Where the stakes chance is where a cryptocurrency is regulated or licensed for use. Then the crypto value is attached to a tangible item, like existing currencies, and therefore have a value.

There are systems in place to reduce criminal use of currencies. While not perfect, some of the banks have recently been found not to uphold their legislative requirements which provided an opportunity for criminal behaviour. While there may have been oversight lacking at that time, the door has closed and any transaction which should have been reported, has now been reported.

It doesn’t stop scammers or fraudulent businesses setting up accounts
but
in Australia we have a proof if identity attached to the bank accounts. This ensure that those which have been set are are attached to individuals who then are responsible for the accounts. With cryptocurrencies, one of the ‘advantages’ often provided is that they are almost impossible to trace, especially while they are unregulated/unlicensed. This poses challenges to the financial system knowing that is genuine or not. This can be easily fixed by their regulation/to be legislated.

1 Like

Whilst not the original intent, cryptocurrencies and especially Bitcoin, are a conduit for criminal and scam activity. Likewise exchanges that facilitate trading and investing in virtual currencies are not subject to any type of oversight and monitoring. Some are scammers, and a number have been hacked.
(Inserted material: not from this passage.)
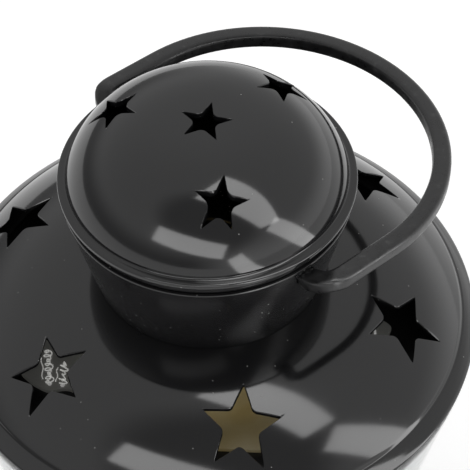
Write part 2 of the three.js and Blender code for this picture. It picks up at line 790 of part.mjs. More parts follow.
// Roof: land for the collar, convex shell, creased edge band and six star openings
function roofShell() {
  const outer = roofArc(0);
  const inner = roofArc(roofWall);
  const steps = 8;
  const arcStart = collarFootRadius + landFillet;
  const arcEnd = creaseRadius - creaseGroove;
  const bandSlope = bandHeight / (rimRadius - creaseRadius);
  const bandDrop = roofWall * Math.hypot(1, bandSlope);
  const skirtInner = rimRadius - roofWall - FIT_GAP;
  const creaseInner = creaseRadius - roofWall * 0.4;
  const bandUnder = (r) => rimTop + bandSlope * (rimRadius - r) - bandDrop;
  const arcRadii = Array.from({ length: steps + 1 }, (_, i) => arcStart + ((arcEnd - arcStart) * i) / steps);
  const outline = [
    [roofOpening, landUnder],
    [roofOpening, landTop],
    [collarFootRadius + SEAT_GAP, landTop],
    [collarFootRadius + landFillet * 0.18, landTop - landHeight * 0.5],
    [collarFootRadius + landFillet * 0.5, landTop - landHeight * 0.88],
    ...arcRadii.map((r) => [r, outer(r)]),
    [creaseRadius, creaseTop - creaseGroove],
    [creaseRadius + creaseGroove, creaseTop - creaseGroove * bandSlope],
    [rimRadius, rimTop],
    [rimRadius, rimBottom],
    [skirtInner, rimBottom],
    [skirtInner, bandUnder(skirtInner)],
    [creaseInner, bandUnder(creaseInner)],
    ...arcRadii.filter((_, i) => i % 2 === 1).reverse().map((r) => [r, inner(r)]),
    [collarFootRadius + landFillet * 0.64, landUnder],
  ];
  const middle = roofArc(roofWall / 2);
  const underRoof = toSolid(
    turned([
      [0, rimBottom - THROUGH],
      [arcEnd, rimBottom - THROUGH],
      ...[...arcRadii].reverse().map((r) => [r, middle(r)]),
      [0, shoulderTop - roofWall / 2],
    ]),
  );
  const collarBossFoot = landTop - screwGrip - 2 * THREAD_END;
  const collarBosses = collarScrews.map(([x, y]) => rod(bossRadius, collarBossFoot, landTop, x, y));
  const ringBosses = ringScrews.map(([x, y]) => rod(bossRadius, ringTop + SEAT_GAP, landTop, x, y));
  const bosses = [...collarBosses, ...ringBosses].map((boss) => toSolid(boss).intersect(underRoof));
  const collarThreads = collarScrews.map(([x, y]) =>
    rod(screwRadius + SCREW_GAP, landTop - screwGrip - THREAD_END, landTop + THROUGH, x, y, SCREW_FACETS),
  );
  const ringThreads = ringScrews.map(([x, y]) =>
    rod(screwRadius + SCREW_GAP, ringTop, ringTop + screwGrip, x, y, SCREW_FACETS),
  );
  const stars = roofStars.map((place) =>
    starPrism(place, creaseRadius, roofStarTip, roofStarWaist, roofStarRound, rimBottom, landTop),
  );
  const body = bosses.reduce((whole, boss) => whole.add(boss), toSolid(turned(outline)));
  return toGeometry(cut(body, [...collarThreads, ...ringThreads, ...stars]));
}

// Collar: tapered cup with a screwed floor, an open middle and the handle's two pivot holes
function collar() {
  const slope = (collarTopRadius - collarFootRadius) / collarHeight;
  const wallAcross = collarWall * Math.hypot(1, slope);
  const floorTop = collarFoot + collarFloor;
  const innerAt = (z) => collarFootRadius + slope * (z - collarFoot) - wallAcross;
  const cup = toSolid(
    turned([
      [collarOpening, collarFoot],
      [collarFootRadius, collarFoot],
      [collarTopRadius, collarTop],
      [innerAt(collarTop), collarTop],
      [innerAt(floorTop), floorTop],
      [collarOpening, floorTop],
    ]),
  );
  const hole = pinRadius + PIN_GAP;
  const pivots = new THREE.CylinderGeometry(hole, hole, 3 * collarTopRadius, 14);
  pivots.rotateZ(radians(handleAzimuth)).translate(0, 0, pivotHeight);
  const screws = collarScrews.map(([x, y]) =>
    rod(screwRadius + FIT_GAP, collarFoot - THROUGH, floorTop + THROUGH, x, y, SCREW_FACETS),
  );
  return toGeometry(cut(cup, [pivots, ...screws]));
}

// Height of the dome above its foot at a distance from the axis
function domeHeight(radius, rise, r) {
  return rise * Math.pow(1 - Math.pow(r / radius, domeRoundness), 1 / domeShoulder);
}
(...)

Until this ‘wild west’ is properly regulated, banks should be very wary of being involved by having a relationship with these exchanges.

2 Likes

On that we have very different views.

I don’t trust the banks motives. The Royal Commission established the same.

I totally do not understand the concern is with the ATO’s definition of cryptocurrency as an asset, or how it is treated for CGT. No need to comment. The ATO seems to know what it is doing.

There a numerous examples of the many and varied circumstances for investors, as well as those carrying out basic financial transactions. Personal use appears to escape any need to assess for taxation purposes. The notes also clarify for a business payment, EG Bitcoin.